Licitude de manutenção de duplo emprego – Em análise violação do dever de lealdade do trabalhador

Através do Acórdão do Tribunal da Relação de Lisboa, proferido no processo n.º 2419/18.1T8BRR-4, de 13 de julho de 2020, o Tribunal da Relação de Lisboa (TRL) decidiu que não viola o dever de lealdade para com a sua empregadora – uma empresa de transporte e tratamento de valores -, o trabalhador vigilante de transporte de valores que trabalhe também para outra empresa concorrente, exercendo funções, como vigilante, na área da vigilância estática.

O caso

Um trabalhador de uma empresa de transporte e tratamento de valores, na qual exercia as funções de vigilante de transporte de valores, viu ser-lhe aplicada uma sanção disciplinar de suspensão de 10 dias de trabalho, com perda de retribuição e antiguidade, por estar a trabalhar também para outra empresa concorrente, na qual exercia as funções de vigilante num hotel, na área da vigilância estática. Foi-lhe também aplicada uma sanção de repreensão registada por ter alegadamente perdido 15 euros provenientes da recolha de valores junto de um cliente. Discordando das penas aplicadas, o trabalhador recorreu a tribunal, mas sem sucesso. Inconformado, recorreu para o TRL.

Apreciação do Tribunal da Relação de Lisboa

O TRL julgou procedente o recurso, revogando a sentença recorrida, anulando a sanção disciplinar aplicada de suspensão, ordenando a sua anulação do cadastro individual do trabalhador e condenando a empregadora a restituirlhe a quantia que tinha descontado do seu salário, por conta da aplicação dessa sanção.

Decidiu o TRL que não viola o dever de lealdade para com a sua empregadora, uma empresa de transporte e tratamento de valores, o trabalhador vigilante de transporte de valores que trabalhe também para outra empresa, dedicada ao transporte e tratamento de valores e à vigilância estática, exercendo para esta funções, como vigilante, na área da vigilância estática.

O conteúdo do dever de lealdade do trabalhador varia consoante a natureza das funções que o mesmo desempenha no quadro da empresa, sendo mais intenso para trabalhadores mais qualificados e com maior grau de responsabilidade.

Mas não obsta a que o trabalhador exerça cumulativamente a sua atividade profissional ao serviço de dois empregadores, nem o mesmo necessita de autorização para tal, desde que não esteja vinculado por uma cláusula de exclusividade, a vigorar durante a execução do contrato, ou mesmo posteriormente, ou não concorra com a empresa, nem divulgue informações referentes à sua organização, métodos de produção ou negócio, ou por qualquer forma lese interesses patrimoniais sérios da mesma.

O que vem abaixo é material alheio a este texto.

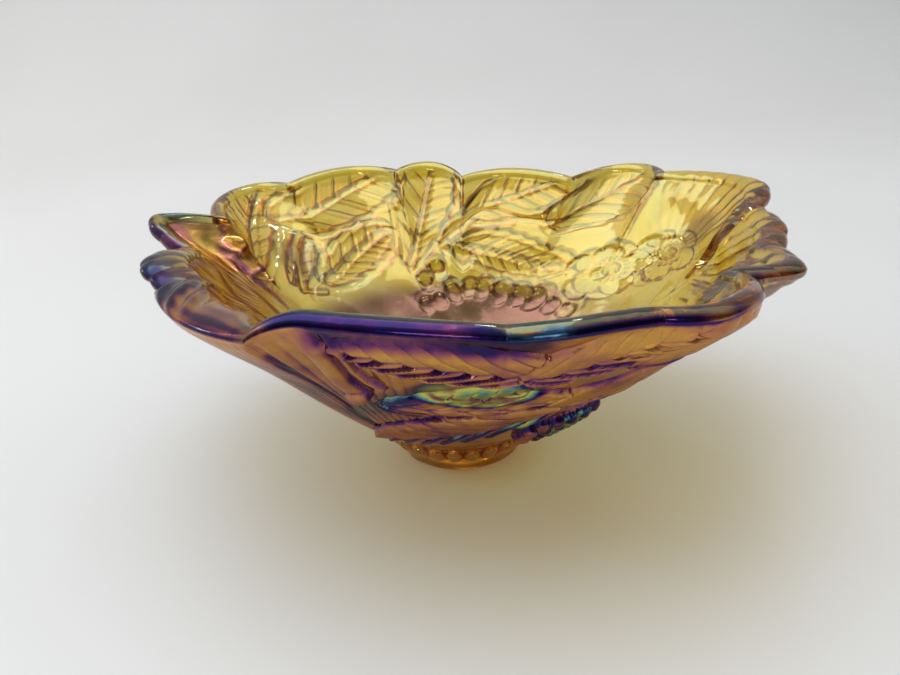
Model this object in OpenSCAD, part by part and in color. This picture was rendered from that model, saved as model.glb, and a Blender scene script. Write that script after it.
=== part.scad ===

No caso, o trabalhador não violou o dever de não concorrência para com a sua entidade patronal ao trabalhar como segurança para outra empresa, não na área de vigilante de transporte de valores, mas na área da vigilância estática, junto a uma porta, verificando as pessoas que entravam no hotel. Apesar de estarem em caso empresas concorrentes, o trabalhador, ao desempenhar funções em áreas diferentes, em nada poderia contribuir para desviar clientela da sua entidade patronal, para prejudicar a sua entidade patronal ou para pôr em perigo os seus interesses, pelo que não praticou nenhum ato ilícito que pudesse ser punido com a sanção disciplinar que lhe foi aplicada.